In my “Too Big to Fail?” post, I talked a little about the unprecedented monetary expansion we have entered. Perhaps it’s time to expand on this topic. In 2007, the federal deficit was 1.2 percent of G.D.P. Two years later, more than a year into a serious economic crisis it is 13% of GDP -- more than twice the size of the next largest deficit since World War II -– the projected deficit is the result of a year when the federal government, at taxpayers' expense, has acquired enormous stakes in the banking, auto, mortgage, health-care and insurance industries. The average historical deficit is about 2.5% of GDP.
With the ill-conceived government reactions to the financial crises, and the economic downturn that has followed, the unfunded liabilities of various federal programs -- such as Social Security, pensions, Medicare and Medicaid -- are over the $100 trillion mark. With U.S. federal tax receipts at about $2.4 trillion, this level of debt virtually guarantees higher interest rates, huge tax increases, and -- partial default on some government promises.
Beginning in early September 2008, the Bernanke Fed made an abrupt turnaround and radically increased the U.S. monetary base -- currency in circulation, member bank reserves held at the Fed, and vault cash -- by a little less than $1 trillion. The Fed totally controls the monetary base by purchasing and selling assets in the open market. By making such a radical move, the Fed signaled a 180-degree turnaround in its focus from an anti-inflation position to an anti-deflation position. The stimulus bill passed by Congress early in the Obama Administration added almost another $1 trillion.

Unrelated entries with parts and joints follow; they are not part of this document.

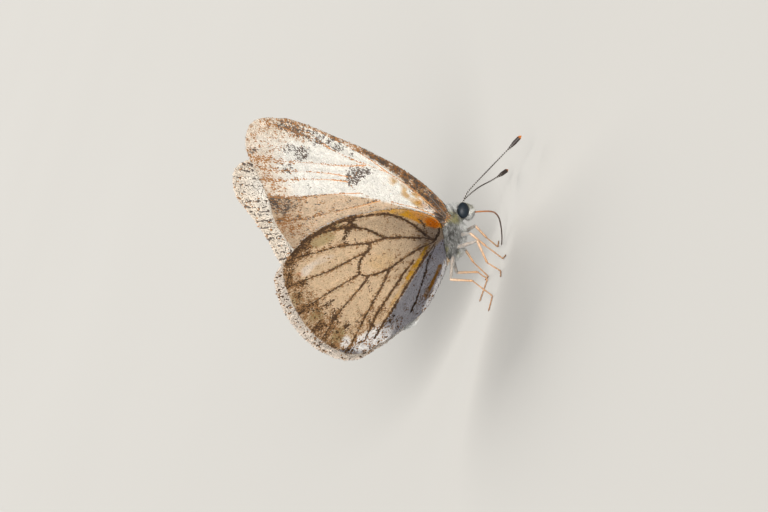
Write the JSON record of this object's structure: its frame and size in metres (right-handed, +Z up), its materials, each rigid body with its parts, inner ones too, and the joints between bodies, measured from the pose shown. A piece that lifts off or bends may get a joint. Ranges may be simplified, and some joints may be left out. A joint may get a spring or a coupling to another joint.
{
  "type": "brown-veined white butterfly",
  "caption": "Life-size still model of a brown-veined white butterfly standing with its wings closed over its back and its proboscis uncoiled to feed.",
  "frame": {"origin": "centre of the model's box, on the surface that the feet stand on", "axes": "+Z up, +X the way the head points, +Y to the animal's left"},
  "size_m": [0.0296, 0.0098, 0.0312],
  "materials": {
    "hair": "fine grey-white hair with a yellowish tint",
    "eye": "dark blue-grey compound eye, softly glossy",
    "antenna": "near-black shaft and club with an orange tip",
    "proboscis": "dark brown, orange at its base",
    "leg": "pale orange-brown, dusted with white scales",
    "fore_wing": "white scales with brown-dusted edges and veins",
    "hind_wing": "tan scales with dark brown veins and yellow patches"
  },
  "bodies": {
    "root": {"head": "hair", "thorax": "hair", "abdomen": "hair", "palp_left": "hair", "palp_right": "hair", "eye_left": "eye", "eye_right": "eye", "antenna_left": "antenna", "antenna_right": "antenna", "proboscis": "proboscis", "leg_fore_left": "leg", "leg_fore_right": "leg", "leg_mid_left": "leg", "leg_mid_right": "leg", "leg_hind_left": "leg", "leg_hind_right": "leg", "wing_fore_left": "fore_wing", "wing_fore_right": "fore_wing", "wing_hind_left": "hind_wing", "wing_hind_right": "hind_wing"}
  },
  "joints": []
}
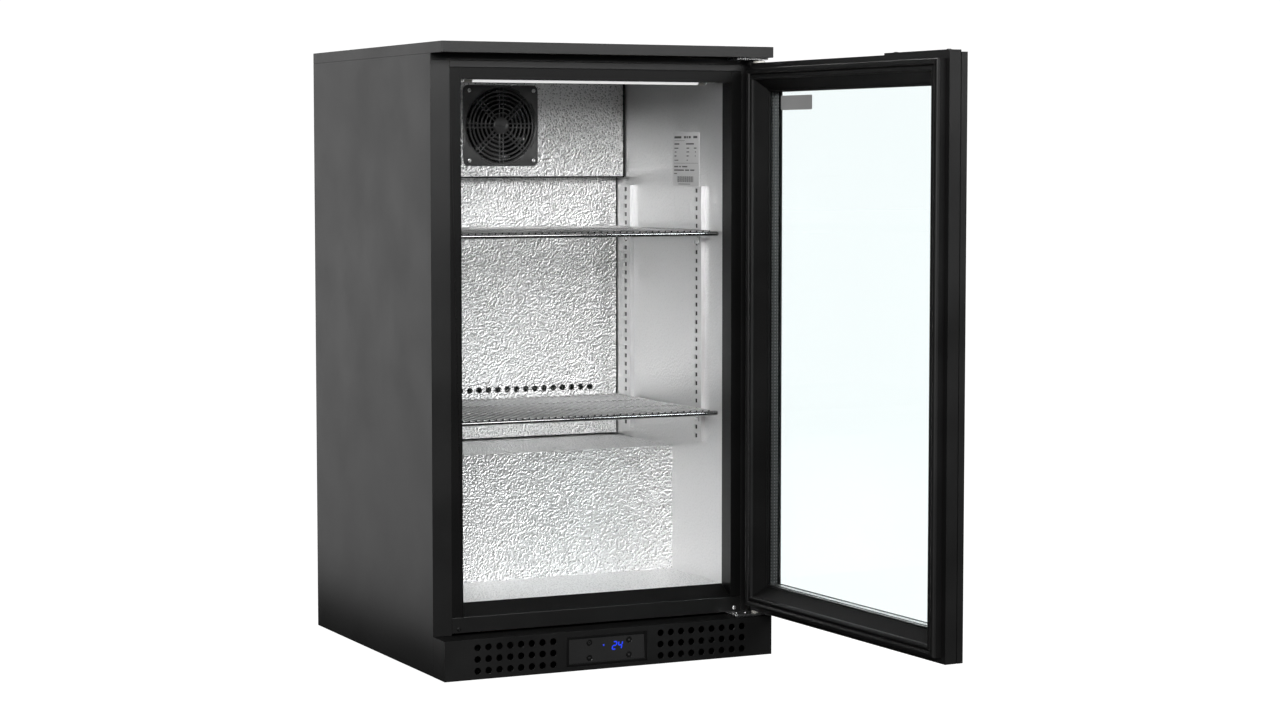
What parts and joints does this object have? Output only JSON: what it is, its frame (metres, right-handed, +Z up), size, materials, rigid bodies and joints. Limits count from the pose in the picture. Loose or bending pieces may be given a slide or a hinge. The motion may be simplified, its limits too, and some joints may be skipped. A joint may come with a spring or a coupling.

This percentage increase in the monetary base is the largest increase in the past 50 years -- by a factor of 10! (See chart, courtesy of Laffer Associates) This is so far outside the realm of our experiences that historical comparisons become meaningless.
It's difficult to estimate the magnitude of the inflationary and interest-rate consequences of the Fed's actions because we simply haven't ever seen anything like this, ever. To date what's happened is potentially far more inflationary than were the monetary policies of the 1970s, when the prime rate peaked at 21.5% and inflation hit the low double digits. Gold prices went from $35 per ounce to $850 per ounce, and the dollar collapsed on the foreign exchanges.
When the Fed is no longer able to monetize this kind of expansionary monetary policy by selling Treasury securities, we face a brand new kind of financial collapse. Once again, I say “Let them fail”. The markets are much better and more efficient at sorting out these kinds of excesses than any kind of government intervention, no matter how well-intentioned. You are going to have job losses in either case – as we are seeing right now. Even with all the so-called “stimulus”, the unemployment rate has continued to rise throughout the first half of 2009. All that has resulted is you and I are a lot poorer, because somebody is going to have to pay the Piper!
Andrew Klavan has one of his “culture” videos about “Why are Conservatives so Mean” that really brings this concept home:
My regret is that fiscal conservatives waited until after Mr. Obama got elected to rediscover their “small government” principles. This is INEXCUSABLE.
What we’re being left with is a huge bill that our generation cannot possibly pay, and a Socialist –style economy that would make our forefathers turn over in their graves. Let Them Fail! What am I talking, Greek?